→ **What the task requires**
A line counts if it contains the string "joints"; say how many such lines there are, giving only the number.

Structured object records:
***

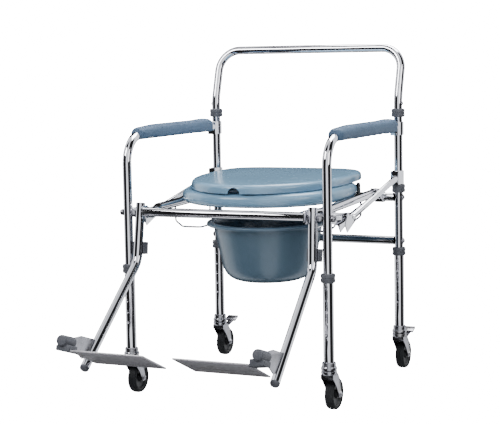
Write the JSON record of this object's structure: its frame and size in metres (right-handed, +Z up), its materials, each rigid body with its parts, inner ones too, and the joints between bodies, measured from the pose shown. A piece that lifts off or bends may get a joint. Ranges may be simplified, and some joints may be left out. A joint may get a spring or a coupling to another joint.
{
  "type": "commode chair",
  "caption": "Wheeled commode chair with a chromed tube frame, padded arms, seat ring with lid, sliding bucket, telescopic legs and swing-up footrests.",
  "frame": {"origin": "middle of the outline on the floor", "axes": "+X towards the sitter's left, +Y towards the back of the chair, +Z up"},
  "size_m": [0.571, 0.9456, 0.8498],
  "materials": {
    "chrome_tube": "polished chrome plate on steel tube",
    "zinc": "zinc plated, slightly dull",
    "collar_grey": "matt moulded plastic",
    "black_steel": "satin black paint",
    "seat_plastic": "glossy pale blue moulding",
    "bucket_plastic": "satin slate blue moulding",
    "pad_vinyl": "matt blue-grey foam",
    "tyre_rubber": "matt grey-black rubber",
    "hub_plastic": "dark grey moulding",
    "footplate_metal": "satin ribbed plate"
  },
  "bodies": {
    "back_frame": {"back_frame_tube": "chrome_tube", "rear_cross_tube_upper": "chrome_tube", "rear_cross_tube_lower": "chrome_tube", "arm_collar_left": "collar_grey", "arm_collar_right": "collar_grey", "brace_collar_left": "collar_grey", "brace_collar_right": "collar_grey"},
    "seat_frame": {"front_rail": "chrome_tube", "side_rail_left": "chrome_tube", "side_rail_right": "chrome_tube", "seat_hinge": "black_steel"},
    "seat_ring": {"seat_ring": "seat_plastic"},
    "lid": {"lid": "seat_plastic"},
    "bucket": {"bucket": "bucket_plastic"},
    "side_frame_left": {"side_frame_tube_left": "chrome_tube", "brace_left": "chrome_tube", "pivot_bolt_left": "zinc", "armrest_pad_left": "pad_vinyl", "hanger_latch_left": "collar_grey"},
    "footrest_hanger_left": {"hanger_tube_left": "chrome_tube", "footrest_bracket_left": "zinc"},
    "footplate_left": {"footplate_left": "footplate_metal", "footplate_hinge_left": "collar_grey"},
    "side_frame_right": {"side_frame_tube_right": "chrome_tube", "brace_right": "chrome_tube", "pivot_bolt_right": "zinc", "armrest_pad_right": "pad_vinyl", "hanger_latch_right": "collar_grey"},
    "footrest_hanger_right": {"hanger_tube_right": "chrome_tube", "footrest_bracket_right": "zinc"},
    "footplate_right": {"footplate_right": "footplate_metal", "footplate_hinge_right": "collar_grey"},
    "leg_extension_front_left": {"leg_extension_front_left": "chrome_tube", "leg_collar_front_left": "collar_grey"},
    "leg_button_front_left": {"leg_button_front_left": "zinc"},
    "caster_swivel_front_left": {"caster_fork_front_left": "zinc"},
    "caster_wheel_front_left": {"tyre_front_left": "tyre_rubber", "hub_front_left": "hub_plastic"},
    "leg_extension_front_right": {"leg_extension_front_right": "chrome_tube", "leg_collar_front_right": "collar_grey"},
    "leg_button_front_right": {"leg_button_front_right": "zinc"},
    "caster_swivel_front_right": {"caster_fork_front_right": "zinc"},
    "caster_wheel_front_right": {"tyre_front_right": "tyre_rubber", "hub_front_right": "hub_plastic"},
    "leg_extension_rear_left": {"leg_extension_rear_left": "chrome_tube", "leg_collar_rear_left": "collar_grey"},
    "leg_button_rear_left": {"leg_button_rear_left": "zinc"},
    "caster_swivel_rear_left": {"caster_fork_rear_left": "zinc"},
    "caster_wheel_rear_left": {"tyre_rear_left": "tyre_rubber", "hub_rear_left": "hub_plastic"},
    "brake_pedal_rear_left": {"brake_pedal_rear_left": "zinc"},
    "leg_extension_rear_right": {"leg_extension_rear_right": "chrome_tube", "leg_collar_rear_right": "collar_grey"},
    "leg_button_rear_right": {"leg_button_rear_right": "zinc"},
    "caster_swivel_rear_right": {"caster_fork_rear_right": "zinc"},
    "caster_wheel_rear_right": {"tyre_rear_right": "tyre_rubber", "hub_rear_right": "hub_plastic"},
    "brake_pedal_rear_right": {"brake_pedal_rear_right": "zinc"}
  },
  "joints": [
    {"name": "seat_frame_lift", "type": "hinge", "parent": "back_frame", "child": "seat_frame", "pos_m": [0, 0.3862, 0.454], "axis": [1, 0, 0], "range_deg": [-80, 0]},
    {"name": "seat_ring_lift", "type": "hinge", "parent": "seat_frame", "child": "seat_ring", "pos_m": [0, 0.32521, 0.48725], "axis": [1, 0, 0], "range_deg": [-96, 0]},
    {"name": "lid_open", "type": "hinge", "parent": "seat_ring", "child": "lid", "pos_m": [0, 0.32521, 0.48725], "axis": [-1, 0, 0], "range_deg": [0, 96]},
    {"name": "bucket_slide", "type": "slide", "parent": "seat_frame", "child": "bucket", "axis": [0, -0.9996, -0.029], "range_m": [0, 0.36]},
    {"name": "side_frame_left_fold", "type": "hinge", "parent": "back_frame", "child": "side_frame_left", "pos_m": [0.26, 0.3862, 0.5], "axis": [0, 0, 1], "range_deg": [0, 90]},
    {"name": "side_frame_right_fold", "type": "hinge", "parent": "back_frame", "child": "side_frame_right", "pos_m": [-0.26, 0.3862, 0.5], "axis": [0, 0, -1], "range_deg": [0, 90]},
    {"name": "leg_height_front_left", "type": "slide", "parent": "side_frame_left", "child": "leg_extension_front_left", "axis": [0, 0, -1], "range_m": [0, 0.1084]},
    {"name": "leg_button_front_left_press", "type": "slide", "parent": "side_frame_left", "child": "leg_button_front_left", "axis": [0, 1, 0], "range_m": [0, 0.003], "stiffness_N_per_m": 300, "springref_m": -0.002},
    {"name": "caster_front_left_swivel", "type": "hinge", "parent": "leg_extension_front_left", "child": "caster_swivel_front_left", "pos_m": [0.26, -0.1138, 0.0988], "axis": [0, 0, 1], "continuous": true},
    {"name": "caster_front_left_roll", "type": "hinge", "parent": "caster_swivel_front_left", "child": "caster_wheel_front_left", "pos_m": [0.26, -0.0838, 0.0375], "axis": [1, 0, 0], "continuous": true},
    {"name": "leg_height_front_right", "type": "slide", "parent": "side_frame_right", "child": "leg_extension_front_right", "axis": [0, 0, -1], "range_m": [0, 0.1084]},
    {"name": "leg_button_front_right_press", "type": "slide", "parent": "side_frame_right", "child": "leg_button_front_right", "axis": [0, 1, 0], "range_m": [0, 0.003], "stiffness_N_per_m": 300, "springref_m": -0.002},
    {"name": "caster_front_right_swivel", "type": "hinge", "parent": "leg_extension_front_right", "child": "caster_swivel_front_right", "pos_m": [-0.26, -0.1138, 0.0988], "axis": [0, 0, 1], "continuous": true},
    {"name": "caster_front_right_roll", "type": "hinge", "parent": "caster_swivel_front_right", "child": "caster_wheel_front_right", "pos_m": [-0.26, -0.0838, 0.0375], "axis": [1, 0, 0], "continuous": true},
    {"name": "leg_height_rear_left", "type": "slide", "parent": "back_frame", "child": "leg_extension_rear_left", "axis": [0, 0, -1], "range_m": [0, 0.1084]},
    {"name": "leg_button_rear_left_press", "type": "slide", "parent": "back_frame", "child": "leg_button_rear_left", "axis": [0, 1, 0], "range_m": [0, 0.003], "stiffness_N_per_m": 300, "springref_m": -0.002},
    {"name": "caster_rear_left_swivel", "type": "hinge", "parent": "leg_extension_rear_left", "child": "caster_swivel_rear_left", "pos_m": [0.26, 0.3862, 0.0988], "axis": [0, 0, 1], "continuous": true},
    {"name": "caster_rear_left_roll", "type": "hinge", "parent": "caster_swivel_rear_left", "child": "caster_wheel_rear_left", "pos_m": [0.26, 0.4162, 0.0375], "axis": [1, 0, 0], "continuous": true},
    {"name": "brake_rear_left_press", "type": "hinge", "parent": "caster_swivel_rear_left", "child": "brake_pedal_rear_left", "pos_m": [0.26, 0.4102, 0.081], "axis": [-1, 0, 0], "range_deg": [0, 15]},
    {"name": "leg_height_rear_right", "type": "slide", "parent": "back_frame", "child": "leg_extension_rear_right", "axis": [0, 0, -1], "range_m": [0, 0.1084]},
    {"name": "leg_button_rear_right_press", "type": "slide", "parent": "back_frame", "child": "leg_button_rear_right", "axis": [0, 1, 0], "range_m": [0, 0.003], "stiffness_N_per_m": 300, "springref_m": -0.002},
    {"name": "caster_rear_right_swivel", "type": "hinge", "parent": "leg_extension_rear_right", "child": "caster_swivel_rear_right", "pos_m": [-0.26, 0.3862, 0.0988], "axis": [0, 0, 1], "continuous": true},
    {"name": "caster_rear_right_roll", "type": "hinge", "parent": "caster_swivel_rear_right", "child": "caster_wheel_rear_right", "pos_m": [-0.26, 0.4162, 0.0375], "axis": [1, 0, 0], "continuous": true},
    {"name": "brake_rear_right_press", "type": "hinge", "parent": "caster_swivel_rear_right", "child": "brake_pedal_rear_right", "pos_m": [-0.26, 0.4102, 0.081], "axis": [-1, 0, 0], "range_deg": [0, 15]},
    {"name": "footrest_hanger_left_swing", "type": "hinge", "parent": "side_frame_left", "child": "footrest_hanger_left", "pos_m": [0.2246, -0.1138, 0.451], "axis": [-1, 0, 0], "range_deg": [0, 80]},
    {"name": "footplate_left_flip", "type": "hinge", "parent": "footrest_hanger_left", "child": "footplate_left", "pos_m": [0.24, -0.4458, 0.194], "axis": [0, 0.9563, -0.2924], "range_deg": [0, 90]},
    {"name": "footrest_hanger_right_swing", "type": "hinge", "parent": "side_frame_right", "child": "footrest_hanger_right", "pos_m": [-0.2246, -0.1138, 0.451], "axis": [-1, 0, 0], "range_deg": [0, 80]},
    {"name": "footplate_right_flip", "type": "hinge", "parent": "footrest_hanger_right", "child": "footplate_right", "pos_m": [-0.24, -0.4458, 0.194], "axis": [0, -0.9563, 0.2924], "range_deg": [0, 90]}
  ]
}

***

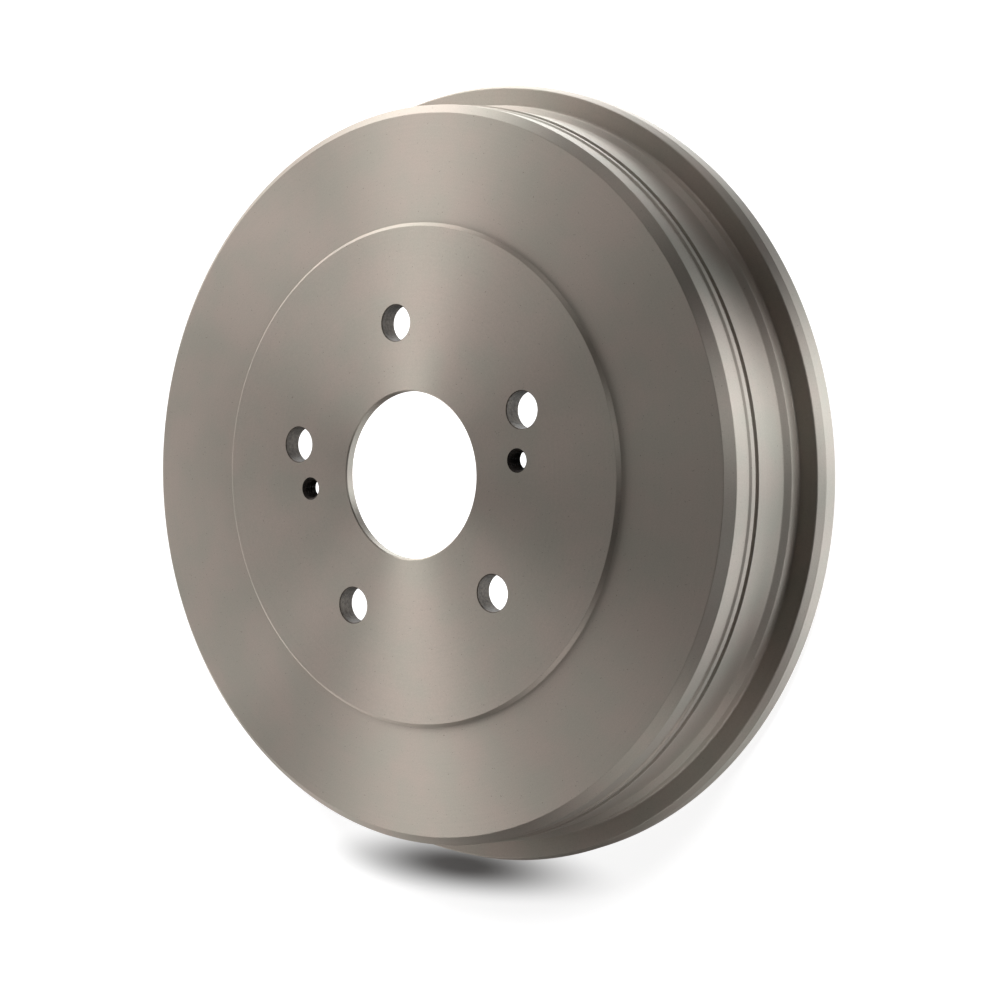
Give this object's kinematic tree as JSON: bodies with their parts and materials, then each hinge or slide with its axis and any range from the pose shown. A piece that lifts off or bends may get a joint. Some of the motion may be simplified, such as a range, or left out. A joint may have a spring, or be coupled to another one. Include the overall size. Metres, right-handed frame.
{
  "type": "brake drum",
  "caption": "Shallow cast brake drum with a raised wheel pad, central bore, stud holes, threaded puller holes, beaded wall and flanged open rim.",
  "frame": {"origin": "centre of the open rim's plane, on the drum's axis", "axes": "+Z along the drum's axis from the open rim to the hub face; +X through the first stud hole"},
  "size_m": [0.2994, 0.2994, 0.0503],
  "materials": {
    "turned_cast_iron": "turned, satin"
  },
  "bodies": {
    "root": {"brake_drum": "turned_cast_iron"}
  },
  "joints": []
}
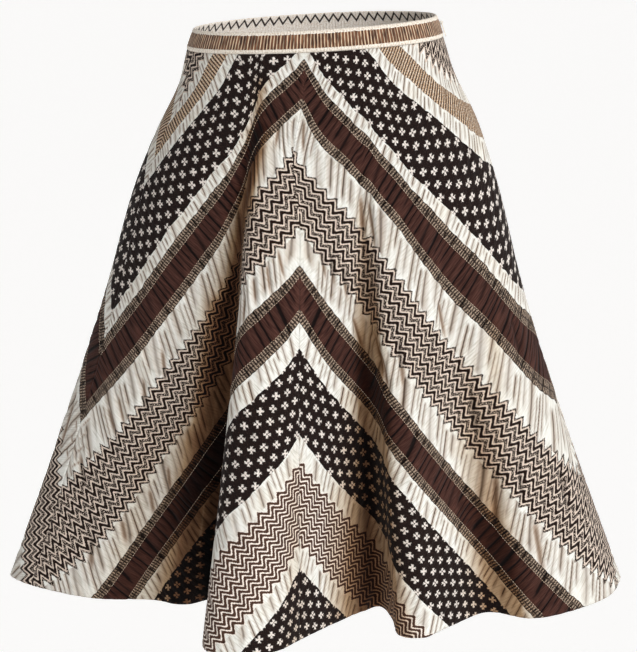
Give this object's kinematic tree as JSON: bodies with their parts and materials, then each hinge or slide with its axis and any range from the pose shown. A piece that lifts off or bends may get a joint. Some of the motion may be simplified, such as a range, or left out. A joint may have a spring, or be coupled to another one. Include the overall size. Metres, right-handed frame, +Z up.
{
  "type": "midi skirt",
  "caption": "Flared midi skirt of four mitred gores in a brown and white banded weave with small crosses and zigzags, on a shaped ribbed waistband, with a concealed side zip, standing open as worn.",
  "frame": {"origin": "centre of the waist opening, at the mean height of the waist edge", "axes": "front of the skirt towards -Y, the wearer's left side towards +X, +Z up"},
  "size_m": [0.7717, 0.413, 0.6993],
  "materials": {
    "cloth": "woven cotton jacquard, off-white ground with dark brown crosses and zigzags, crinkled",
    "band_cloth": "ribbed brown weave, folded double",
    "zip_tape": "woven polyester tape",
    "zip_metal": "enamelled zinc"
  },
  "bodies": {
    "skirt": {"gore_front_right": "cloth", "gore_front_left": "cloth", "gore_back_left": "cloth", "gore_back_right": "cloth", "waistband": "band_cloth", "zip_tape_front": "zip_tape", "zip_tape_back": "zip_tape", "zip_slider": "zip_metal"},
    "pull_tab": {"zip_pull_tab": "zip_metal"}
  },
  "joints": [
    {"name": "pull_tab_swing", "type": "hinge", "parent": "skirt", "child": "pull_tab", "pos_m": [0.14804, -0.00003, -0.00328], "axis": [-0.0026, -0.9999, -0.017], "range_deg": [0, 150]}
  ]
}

***

→ **Response**
4